When Mr. Spencer says, "With the repression of militant activities and decay of militant organizations will come amelioration of political institutions as of all other institutions," he makes a prediction founded on the general principles of his system—a prediction in which many who take their ideas from poetry and romance might not be disposed to concur. It remains to be seen whether the evolutionist is right, or whether those are right who hold that without war the higher civic and personal virtues would decline and wither. The difference between the two opinions is that the one is founded on a long course of study, and is correlated with a multitude of established facts; while the other is rather a matter of sentiment than of reasoned conviction.

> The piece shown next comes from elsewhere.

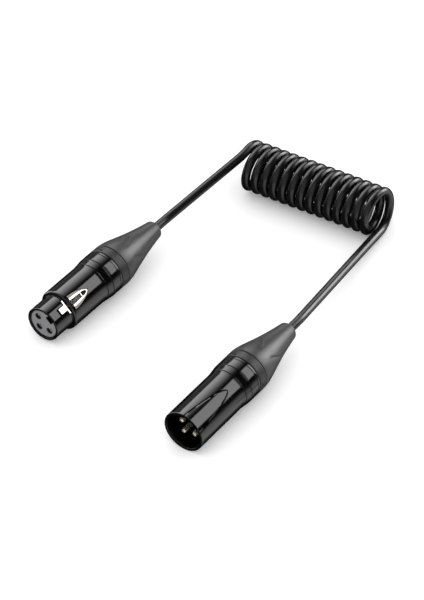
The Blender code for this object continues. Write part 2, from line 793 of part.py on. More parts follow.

We do not intend, however, to pursue further a controversy which was carried on to considerable length in the columns of the Times, and which developed so much of sympathy with, and so little of decided opposition to, Spencer as to cause the editor of that paper to exclaim, "Where are the foes of Spencer?" and to express his surprise at the backwardness of certain persons, who are supposed to regard the doctrine of evolution as false and dangerous in the extreme, in availing themselves of the opportunity of stating and defending their convictions. It remains but to say that the value of the synthetic philosophy is not bound up with the accuracy of every scientific or historical statement its author may have made, nor yet with the absolute solidity of his metaphysics. It is a great colligation of the laws of life and development. It teaches us to understand the world and human society, and gives to every one who studies it a superior power of discernment in many fields of observation. The evolutionist can predict in this sense at least that, in a broad way, he knows what to expect, and does not look for grapes from thorns or figs from thistles. He sees cause and effect, action and reaction everywhere, not like some specialists in certain selected spheres exclusively. He believes in orderly progress, knowing that great processes of development can not be very materially hastened.

In the field of education the views derived from the general theory of evolution have been found of the very greatest value; and were education to-day free from the trammels of politics, and were it commanding—as, but for its connection with the state, it would command—the best thoughts and the best energies of a host of freely competing educators, the improvement in educational methods directly due to the new views would be most conspicuous.

The evolutionary philosophy is a practical one, and it is to-day on trial; its principles are more or less penetrating and permeating the community; and the more they do so, the more they are confirmed by experience, and be-come impressed on the mental habits of individuals. Of what competing philosophy can the same be said? It is to this growing experience of the race, therefore, that appeal must be made if the validity of the general theory is to be questioned.